* [Directive]
Repeat exactly the stretch of lines from the line containing "front_panel();" through the line containing "if empty is", both included, and nothing else.

## Start

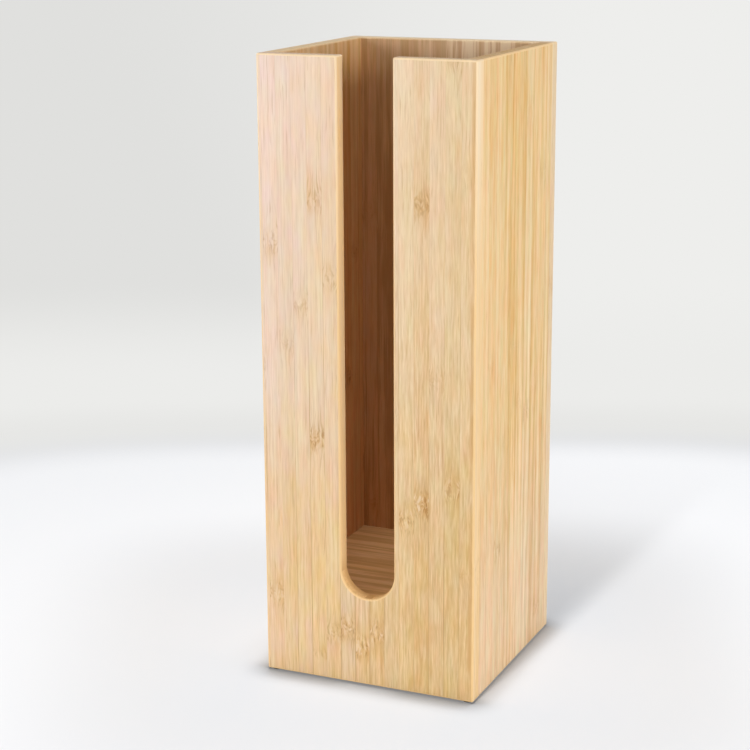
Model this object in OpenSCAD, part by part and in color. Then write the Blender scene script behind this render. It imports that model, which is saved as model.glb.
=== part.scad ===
// Upright open box of laminated bamboo board for spare toilet rolls.
// Millimetres. Z is up, the slot faces -Y, and the origin is on the ground at the middle of
// the plan. The front and back panels run the full width and cover the ends of the two side
// panels. The floor lies in a groove in each side panel, and blind dowels pin the corners.

/* [Body] */
// Overall width, left to right
body_w = 150; // [120:1:200]
// Overall depth, front to back
body_d = 150; // [120:1:200]
// Overall height above the ground, with the pads
body_h = 418; // [320:1:560]
// Thickness of the four wall panels
wall_t = 10; // [8:0.5:14]
// Radius of the sanded long edges
edge_r = 1.2; // [0.5:0.1:1.8]

/* [Slot] */
// Width of the slot, which is also the diameter of its round end
slot_w = 38; // [26:1:50]
// Height of the slot's lowest point above the ground
slot_low_z = 62; // [50:1:100]

/* [Floor] */
// Thickness of the floor panel
floor_t = 8; // [6:0.5:10]
// How far the floor's top lies below the slot's lowest point
floor_drop = 1; // [0:0.5:6]
// Depth of the groove in each side panel
groove_depth = 4; // [2:0.5:5]
// Clearance above the floor in its groove and at each of its four edges
floor_gap = 0.2; // [0.1:0.05:0.4]

/* [Dowels] */
// Diameter of a dowel
dowel_d = 5; // [4:0.5:6]
// Length of a dowel
dowel_l = 20; // [16:1:28]
// Length of the bevel at each end of a dowel
dowel_bevel = 0.6; // [0.3:0.1:1]
// Wood left between a dowel hole and the outer face
dowel_cover = 3.5; // [2.5:0.5:4.5]
// Dowels above the floor in each corner joint
upper_rows = 4; // [2:1:6]
// Distance from the floor and from the rim to the nearest upper dowel
row_margin = 28; // [16:1:40]
// Glue film round a dowel, on the radius
dowel_film = 0.05; // [0.02:0.01:0.1]
// Free length left for glue at each end of a dowel
dowel_end_gap = 0.5; // [0.2:0.1:1]

/* [Pads] */
// Diameter of a foot pad
pad_d = 7; // [5:0.5:7]
// Thickness of a foot pad
pad_t = 1; // [0.8:0.1:2]
// Bevel round the underside of a foot pad
pad_bevel = 0.3; // [0.1:0.1:0.4]

/* [Hidden] */

board_color = [0.91, 0.79, 0.61];
side_color = [0.90, 0.76, 0.55];
floor_color = [0.80, 0.65, 0.45];
dowel_color = [0.85, 0.72, 0.50];
pad_color = [0.30, 0.27, 0.24];

half_w = body_w / 2;
half_d = body_d / 2;
inner_half_w = half_w - wall_t;
inner_half_d = half_d - wall_t;
wall_h = body_h - pad_t;

slot_r = slot_w / 2;
slot_centre_z = slot_low_z + slot_r;

floor_top_z = slot_low_z - floor_drop;
floor_low_z = floor_top_z - floor_t;

hole_r = dowel_d / 2 + dowel_film;
cross_hole_l = wall_t - dowel_cover;
dowel_in_cross = cross_hole_l - dowel_end_gap;
side_hole_l = dowel_l - dowel_in_cross + dowel_end_gap;
joint_x = half_w - wall_t / 2;

low_row_z = (pad_t + floor_low_z) / 2;
first_row_z = floor_top_z + row_margin;
last_row_z = body_h - row_margin;
row_step = (last_row_z - first_row_z) / (upper_rows - 1);
upper_row_z = [for (k = [0 : upper_rows - 1]) first_row_z + k * row_step];
row_z = concat([low_row_z], upper_row_z);

over = 1;
fine = 32;
round_fn = 96;

// Section that rounds an edge: wood fills the +X +Y quarter and its sharp edge is the origin.
module edge_section() {
    difference() {
        translate([-over, -over])
            square(edge_r + over);
        translate([edge_r, edge_r])
            circle(edge_r, $fn = fine);
    }
}

// Rounds an edge along +Z, for wood in the +X +Y quarter.
module edge_z(length, past = over) {
    translate([0, 0, -past])
        linear_extrude(length + past + over)
            edge_section();
}

// Rounds an edge along +X, for wood in the +Y -Z quarter.
module edge_x(length) {
    rotate([0, 90, 0])
        edge_z(length);
}

// Rounds an edge along +Y, for wood in the +X -Z quarter.
module edge_y(length) {
    rotate([-90, 0, 0])
        edge_z(length);
}

// Draws its children on the right and, mirrored, on the left.
module both_sides() {
    children();
    mirror([1, 0, 0])
        children();
}

// Draws its children at the top of the walls and, mirrored, at their foot.
module top_and_foot() {
    translate([0, 0, body_h])
        children();
    translate([0, 0, pad_t])
        mirror([0, 0, 1])
            children();
}

// Draws its children on the front face of the front panel and, mirrored, on its back face.
module both_faces() {
    translate([0, -half_d, 0])
        children();
    translate([0, -inner_half_d, 0])
        mirror([0, 1, 0])
            children();
}

// The holes of one corner joint, front right: one depth in the front panel, one in the side.
module joint_holes() {
    for (z = row_z)
        translate([joint_x, -inner_half_d, z]) {
            rotate([90, 0, 0])
                cylinder(h = cross_hole_l, r = hole_r, $fn = fine);
            rotate([-90, 0, 0])
                cylinder(h = side_hole_l, r = hole_r, $fn = fine);
        }
}

// Full-width board at the front, with its outer edges and the inside of its rim rounded.
module cross_board() {
    difference() {
        translate([-half_w, -half_d, pad_t])
            cube([body_w, wall_t, wall_h]);
        both_sides()
            translate([-half_w, -half_d, pad_t])
                edge_z(wall_h);
        top_and_foot() {
            translate([-half_w, -half_d, 0])
                edge_x(body_w);
            both_sides()
                translate([-half_w, -half_d, 0])
                    edge_y(wall_t);
        }
        intersection() {
            translate([-half_w, -inner_half_d, body_h])
                mirror([0, 1, 0])
                    edge_x(body_w);
            translate([-inner_half_w, -half_d, 0])
                cube([2 * inner_half_w, body_d, body_h + over]);
        }
        both_sides()
            joint_holes();
    }
}

// The slot itself: straight sides from the rim down to a half-round end.
module slot_cut() {
    translate([0, -inner_half_d + over, 0])
        rotate([90, 0, 0])
            linear_extrude(wall_t + 2 * over)
                union() {
                    translate([0, slot_centre_z])
                        circle(slot_r, $fn = round_fn);
                    translate([-slot_r, slot_centre_z])
                        square([slot_w, body_h - slot_centre_z + over]);
                }
}

// Rounds the slot's edges: both faces, round end, and the two corners at the rim.
module slot_edges() {
    both_faces() {
        both_sides()
            translate([slot_r, 0, slot_centre_z])
                edge_z(body_h - slot_centre_z, 0);
        translate([0, 0, slot_centre_z])
            rotate([-90, 0, 0])
                rotate_extrude(angle = 180, $fn = round_fn)
                    translate([slot_r, 0])
                        edge_section();
    }
    both_sides()
        translate([slot_r, -half_d, body_h])
            edge_y(wall_t);
}

module front_panel() {
    color(board_color)
        difference() {
            cross_board();
            slot_cut();
            slot_edges();
        }
}

module back_panel() {
    color(board_color)
        mirror([0, 1, 0])
            cross_board();
}

// Board between the front and back panels, on the right.
module side_board() {
    difference() {
        translate([inner_half_w, -inner_half_d, pad_t])
            cube([wall_t, 2 * inner_half_d, wall_h]);
        top_and_foot()
            translate([half_w, -inner_half_d, 0])
                mirror([1, 0, 0])
                    edge_y(2 * inner_half_d);
        translate([inner_half_w, -inner_half_d, body_h])
            edge_y(2 * inner_half_d);
        translate([inner_half_w - over, -half_d, floor_low_z])
            cube([groove_depth + over, body_d, floor_t + floor_gap]);
        joint_holes();
        mirror([0, 1, 0])
            joint_holes();
    }
}

module right_panel() {
    color(side_color)
        side_board();
}

module left_panel() {
    color(side_color)
        mirror([1, 0, 0])
            side_board();
}

// Rests on the lower faces of the two grooves.
module floor_panel() {
    floor_w = 2 * (inner_half_w + groove_depth - floor_gap);
    floor_d = 2 * (inner_half_d - floor_gap);
    color(floor_color)
        translate([-floor_w / 2, -floor_d / 2, floor_low_z])
            cube([floor_w, floor_d, floor_t]);
}

// One dowel along +Z, bevelled at both ends.
module dowel() {
    rotate_extrude($fn = fine)
        polygon([
            [0, 0],
            [dowel_d / 2 - dowel_bevel, 0],
            [dowel_d / 2, dowel_bevel],
            [dowel_d / 2, dowel_l - dowel_bevel],
            [dowel_d / 2 - dowel_bevel, dowel_l],
            [0, dowel_l]
        ]);
}

module front_right_dowels() {
    for (z = row_z)
        translate([joint_x, -inner_half_d - dowel_in_cross, z])
            rotate([-90, 0, 0])
                dowel();
}

module corner_dowels() {
    color(dowel_color)
        both_sides() {
            front_right_dowels();
            mirror([0, 1, 0])
                front_right_dowels();
        }
}

// One pad, bevelled round its underside.
module pad() {
    rotate_extrude($fn = fine)
        polygon([
            [0, 0],
            [pad_d / 2 - pad_bevel, 0],
            [pad_d / 2, pad_bevel],
            [pad_d / 2, pad_t],
            [0, pad_t]
        ]);
}

// Under the ends of the front and back panels, in the middle of their thickness.
module foot_pads() {
    color(pad_color)
        for (x = [-1, 1], y = [-1, 1])
            translate([x * joint_x, y * (half_d - wall_t / 2), 0])
                pad();
}

front_panel();
back_panel();
left_panel();
right_panel();
floor_panel();
corner_dowels();
foot_pads();
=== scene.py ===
"""Upright open bamboo box for spare toilet rolls: its boards, dowels, foot pads and studio."""

import math
import random

import bmesh
import bpy
from mathutils import Matrix, Vector


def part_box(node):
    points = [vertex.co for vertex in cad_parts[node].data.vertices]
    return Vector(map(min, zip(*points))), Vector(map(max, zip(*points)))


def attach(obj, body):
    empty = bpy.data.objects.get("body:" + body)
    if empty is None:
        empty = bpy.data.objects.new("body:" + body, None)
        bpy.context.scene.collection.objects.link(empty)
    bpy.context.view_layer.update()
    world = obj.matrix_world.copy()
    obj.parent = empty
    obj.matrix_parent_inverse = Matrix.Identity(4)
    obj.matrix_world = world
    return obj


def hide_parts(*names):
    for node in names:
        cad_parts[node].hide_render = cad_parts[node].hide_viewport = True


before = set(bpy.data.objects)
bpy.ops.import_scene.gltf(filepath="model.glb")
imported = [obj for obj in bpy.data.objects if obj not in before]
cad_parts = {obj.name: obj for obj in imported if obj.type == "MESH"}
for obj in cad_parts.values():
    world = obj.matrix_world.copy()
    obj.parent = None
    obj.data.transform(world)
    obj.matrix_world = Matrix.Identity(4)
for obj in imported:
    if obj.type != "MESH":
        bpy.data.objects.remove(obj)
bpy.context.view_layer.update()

bl_info = {
    "name": "Bamboo Roll Box",
    "version": (1, 0, 0),
    "blender": (4, 5, 0),
    "location": "View3D > Sidebar > Roll Box",
    "description": "Builds an open bamboo box with a slotted front, with its studio",
    "category": "Object",
}

MM = 0.001
BODY = "root"

# Corners of each piece's box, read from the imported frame.
FRONT_LOW, FRONT_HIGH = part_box("front_panel")
BACK_LOW, BACK_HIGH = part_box("back_panel")
LEFT_LOW, LEFT_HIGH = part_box("left_panel")
RIGHT_LOW, RIGHT_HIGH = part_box("right_panel")
FLOOR_LOW, FLOOR_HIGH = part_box("floor_panel")
DOWELS_LOW, DOWELS_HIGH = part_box("corner_dowels")
PADS_LOW, PADS_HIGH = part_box("foot_pads")
RIM_Z = FRONT_HIGH.z
FOOT_Z = FRONT_LOW.z
INNER_X = RIGHT_LOW.x
INNER_Y = RIGHT_HIGH.y


# ---------------------------------------------------------------- settings


def distance(name, description, default, low, high):
    """A length, given in millimetres."""
    return bpy.props.FloatProperty(
        name=name, description=description, default=default * MM, min=low * MM,
        max=high * MM, subtype="DISTANCE", unit="LENGTH")


def paint(name, description, default):
    """A linear red, green and blue tone."""
    return bpy.props.FloatVectorProperty(
        name=name, description=description, default=default, size=3, min=0, max=1,
        subtype="COLOR")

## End

* [Finished task]
front_panel();
back_panel();
left_panel();
right_panel();
floor_panel();
corner_dowels();
foot_pads();
=== scene.py ===
"""Upright open bamboo box for spare toilet rolls: its boards, dowels, foot pads and studio."""

import math
import random

import bmesh
import bpy
from mathutils import Matrix, Vector


def part_box(node):
    points = [vertex.co for vertex in cad_parts[node].data.vertices]
    return Vector(map(min, zip(*points))), Vector(map(max, zip(*points)))


def attach(obj, body):
    empty = bpy.data.objects.get("body:" + body)
    if empty is None:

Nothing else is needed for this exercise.